Some Sort of Revolutionary Datebook

Dear Slingshot:

I wanted to tell you all a little bit about how much we love our Slingshot Organizers. You know by now that they are totally ubiquitous in the scene; when they arrive we all cut out pictures from magazines and stuff and glue them on, and then cover them with packing tape because, let’s face it, those covers don’t last. Then a few weeks later we compare how each of our Slingshots conforms to the shape of our butts .

Did you know there is a really cool mountain bike called a Slingshot? Many consider it the first “full suspension” bike. Instead of a downtube it had a steel cable on a spring, and there was a fiberglass “joint” just in front of the seat post on the top tube, so it could flex. I guess they climb like demons, tho the joint bends in all directions, so they tend to walk around sideways a bit too. They still make them – it might be a neat illustration for a future issue.

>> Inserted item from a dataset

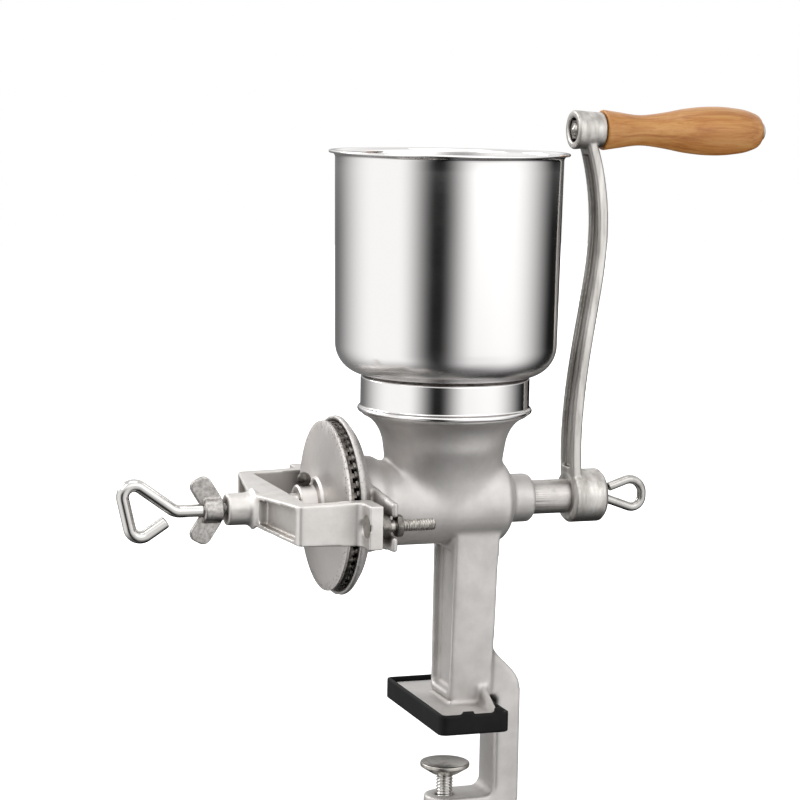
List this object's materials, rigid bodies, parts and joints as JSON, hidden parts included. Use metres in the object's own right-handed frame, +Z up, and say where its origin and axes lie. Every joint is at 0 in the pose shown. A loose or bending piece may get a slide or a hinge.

I’d also like to thank you on a more personal level with the following unsolicited testimonial, which you may use as you wish. Maybe just call me Chris C. or something if you want to print it. It’s just a little story about love and revolution and my Slingshot organizer.

A bunch of us from Firecracker [Infoshop – in Worcester, Mass] went to Worcester Polytechnic to see Amiri Baraka speak. He was great, but through the whole thing I couldn’t take my eyes off this cool looking punk rock girl. You know how it is when you just kind of see someone like that – you’re all trying to figure out stuff about them. So all these things are going through my head, like that she’s alone, so probably isn’t there just for a class, and that she’s really into it and laughing at Mr. Baraka’s jokes at the expense of the government and such, so she’s probably clued in. So anyway, I say fuck it, I’m going to pass her a note. You only live once, right? So I’m all giddy and trying to figure out what to say, and make it so that my offer – to have tea with me is irresistible. So I pull out my Slingshot and rip out the previous week’s page (January 8-14 if you’re wondering) and ask her to tea and give my name and number. And then I have to sit through the talk all nervous, not nearly giving Amiri the attention he deserves.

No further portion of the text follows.